Where to Buy Cheap Clothes Without Looking Like a 2 Dollar Whore

So we’re not all loaded, fine, keep the eye on the prize and one day you will be. In the interim, you still must look FAB even if you are punk ass broke.  I repeat you still MUST look FAB if you are punk ass broke, there are no excuses, there are plenty of cheap-ass clothing stores, second hand stores, Salvation Armies, and Mexican grocery stores who can rock some pretty awesome outfits.  The only draw back to literally cheaply made hoochie-momma clothes, that you can find in and around  Santee Alley in Downtown LA is that you end up looking like a hoochie momma especially, and don’t take this the wrong way, especially if you are size 6 and above.  I’m a size 4 and 75% percent of the time I come off looking like a two dollar whore if I engage in too many cheap bright color finds.  Sadly a size zero chick, can literally look amazing in any rags, even garbage bags. It’s the God honest truth.

Check out exhibit A:


So, what is the solution to having little money to spend,  looking amazing and being bigger than a size 0.  Oh, darlings, I have many amazing solutions.  But let’s begin with a simple 1,2,3 step plan.
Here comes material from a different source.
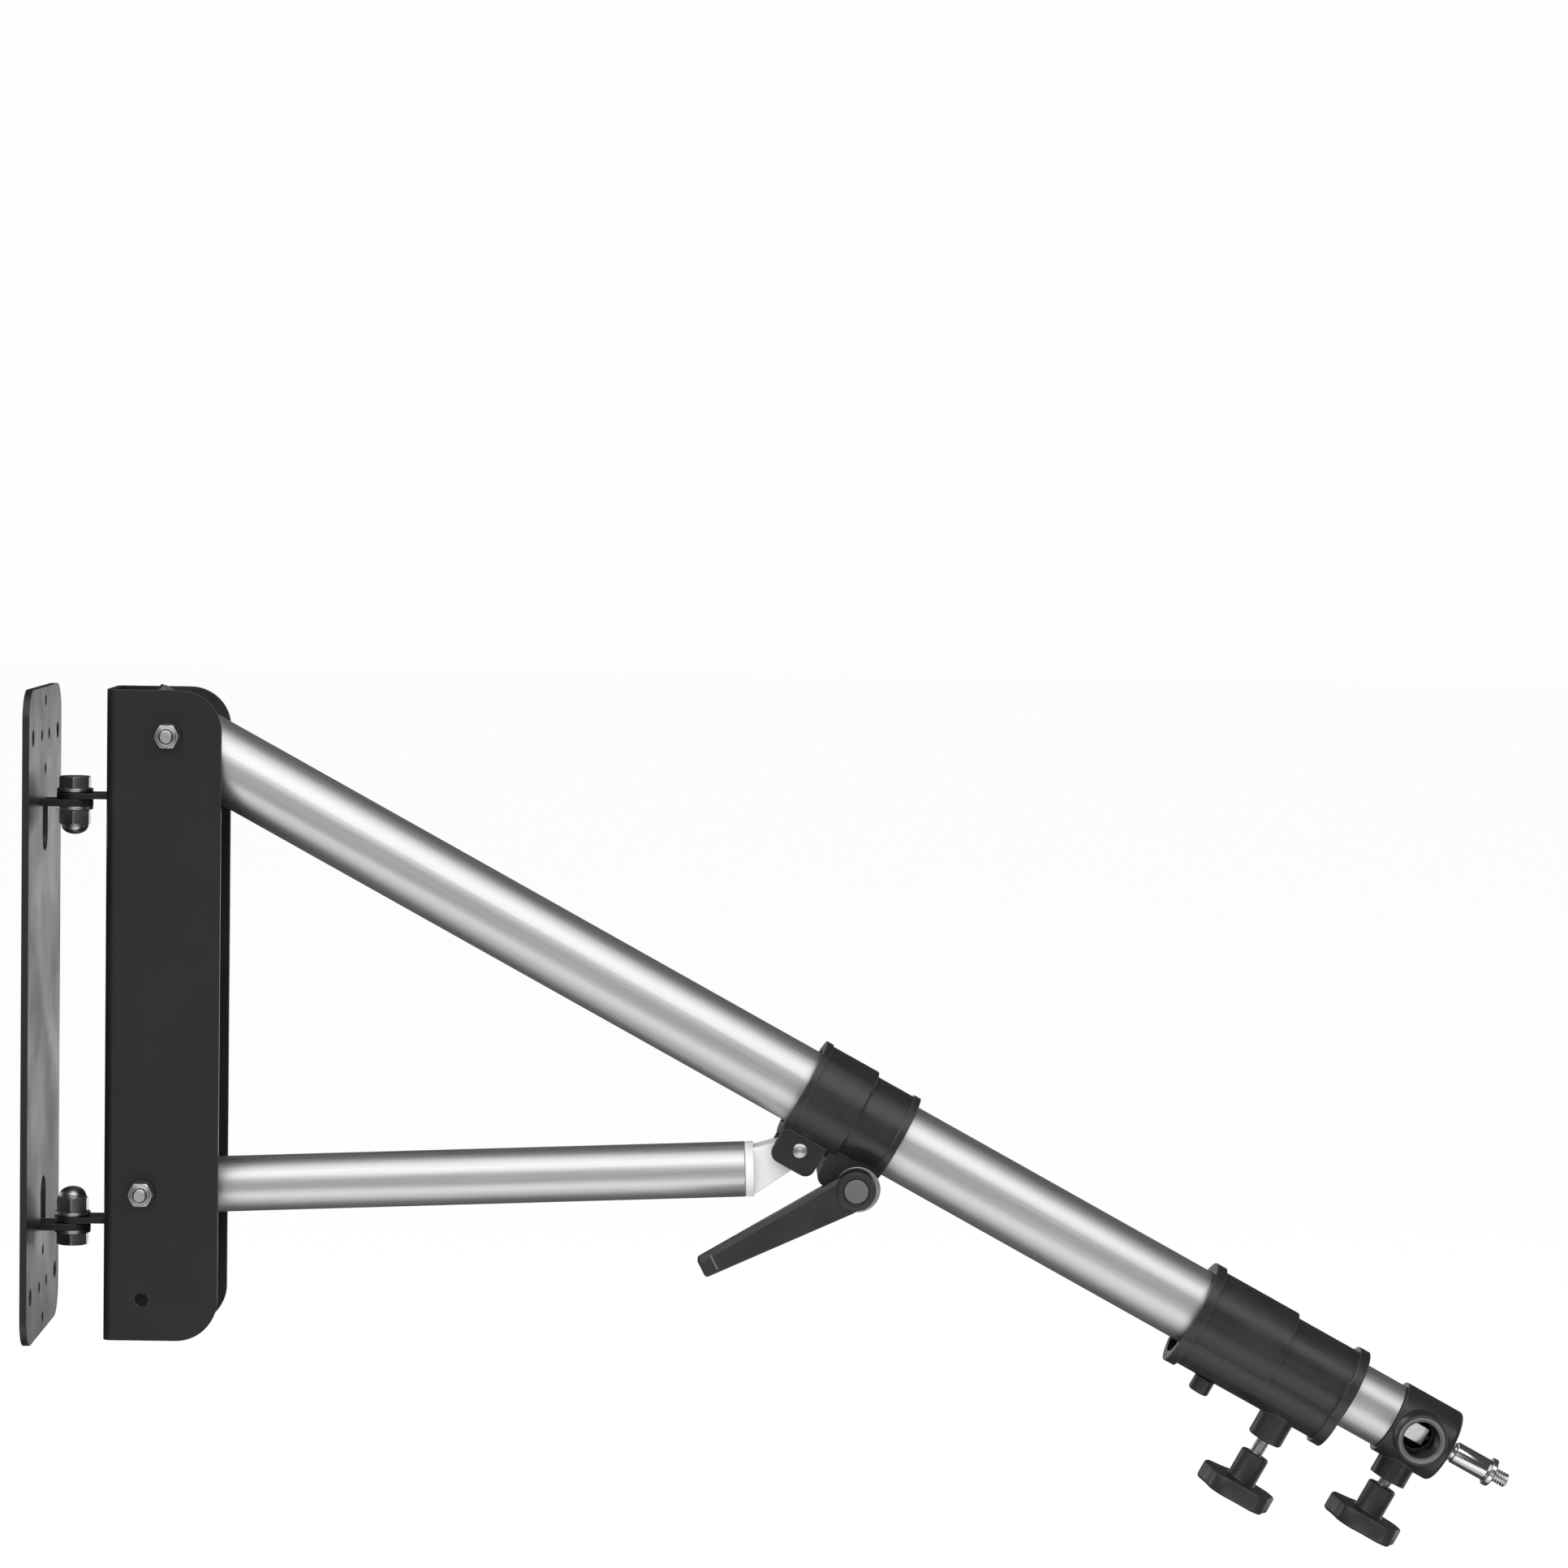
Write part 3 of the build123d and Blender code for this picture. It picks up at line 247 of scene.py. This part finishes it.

1) go to a fancy hair salon on Beverly Hills, where there is heaps of free parking, I know, amazing, and ask for a “hair consultation” with one of the top beauty salons.  While you are waiting for one of the fab boy or girl hair stylist to give you advice on your bead-head bob –  take this opportunity to get free magazines usage.  Don’t be a dick and steal the magazines, just rip out a few pictures of this seasons hot new high end looks that you know you can rock.

2)Next stop go to your nearest state run clothing stores, Salvation Army, Goodwill etc.  You may get lucky and snatch a few Bebe or Vivienne Westwood pieces from three years ago, (I like the Goodwill on Beverly and Fairfax it’s notorious for having amazing pieces)


7919 Beverly Blvd

Los Angeles, CA 90048

*note it’s really important to have a few legitimate designer pieces in the mix, that way, you can fill in the missing stuff with hoochie momma wear. 
here is a perfect mix and match example:
 pink and black jacket I got free from Dickies Jeans when I used to model for them 4 years ago.   Faux leather pants that I got at some cheap ass clothing store on Los Angeles Ave and 10th street. They are fake and cheap and amazing. But when I rock them with a pair of stealth Jessica Simpson boots, which I got last year on sale at Macy’s and top it off with my fake eye lashes I ordered on ebay – a pack of twelve for two dollars from China (shipping included), and some fun lip stick “Impassioned by Mac” it’s a hot, hot, hot outfit.  
 3) Have fun with it!  Your attitude makes 50% of an outfit, so stop being a snot rag and cheer up and have fun.